◆ Supplied data:
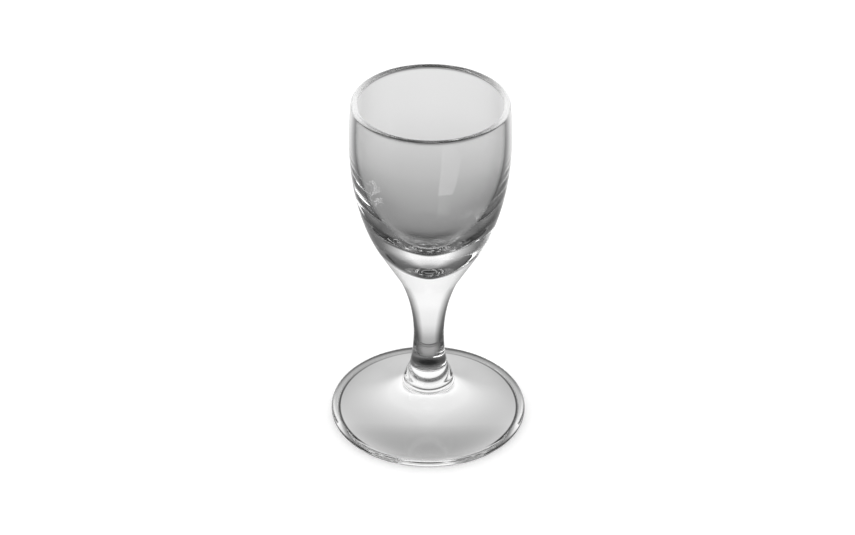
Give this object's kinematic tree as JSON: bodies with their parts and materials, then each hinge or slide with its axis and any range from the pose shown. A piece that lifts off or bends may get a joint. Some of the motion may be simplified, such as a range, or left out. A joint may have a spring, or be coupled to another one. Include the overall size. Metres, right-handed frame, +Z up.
{
  "type": "cordial glass",
  "caption": "Clear cordial glass: thick-bottomed egg-shaped bowl with a rounded rim, short waisted stem, thin collar and domed round foot.",
  "frame": {"origin": "centre of the circle that the foot stands on", "axes": "+Z up along the stem, the axis that the whole glass is turned about"},
  "size_m": [0.0546, 0.0546, 0.1],
  "materials": {
    "clear_glass": "clear, fire-polished, smooth"
  },
  "bodies": {
    "root": {"foot": "clear_glass", "collar": "clear_glass", "stem": "clear_glass", "bowl": "clear_glass"}
  },
  "joints": []
}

◆ Problem statement: Please repeat the listing exactly, with nothing left out.

◆ Reply to the task:
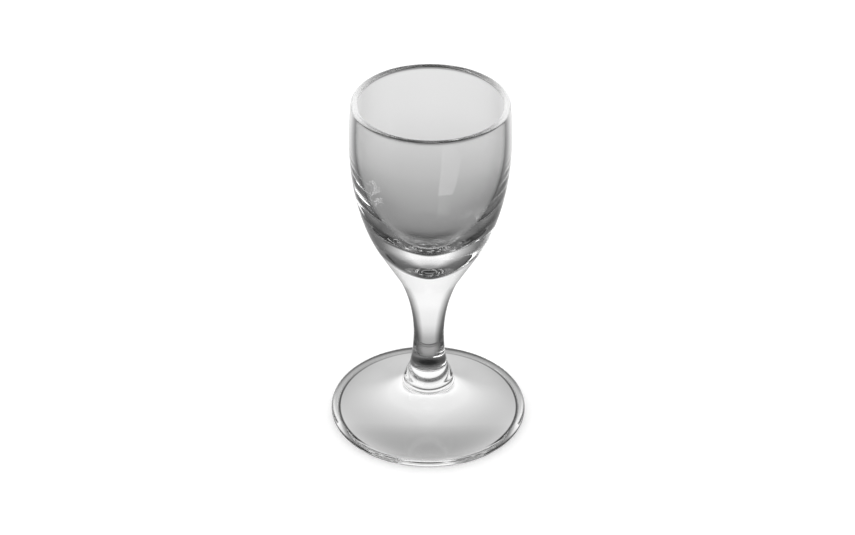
Give this object's kinematic tree as JSON: bodies with their parts and materials, then each hinge or slide with its axis and any range from the pose shown. A piece that lifts off or bends may get a joint. Some of the motion may be simplified, such as a range, or left out. A joint may have a spring, or be coupled to another one. Include the overall size. Metres, right-handed frame, +Z up.
{
  "type": "cordial glass",
  "caption": "Clear cordial glass: thick-bottomed egg-shaped bowl with a rounded rim, short waisted stem, thin collar and domed round foot.",
  "frame": {"origin": "centre of the circle that the foot stands on", "axes": "+Z up along the stem, the axis that the whole glass is turned about"},
  "size_m": [0.0546, 0.0546, 0.1],
  "materials": {
    "clear_glass": "clear, fire-polished, smooth"
  },
  "bodies": {
    "root": {"foot": "clear_glass", "collar": "clear_glass", "stem": "clear_glass", "bowl": "clear_glass"}
  },
  "joints": []
}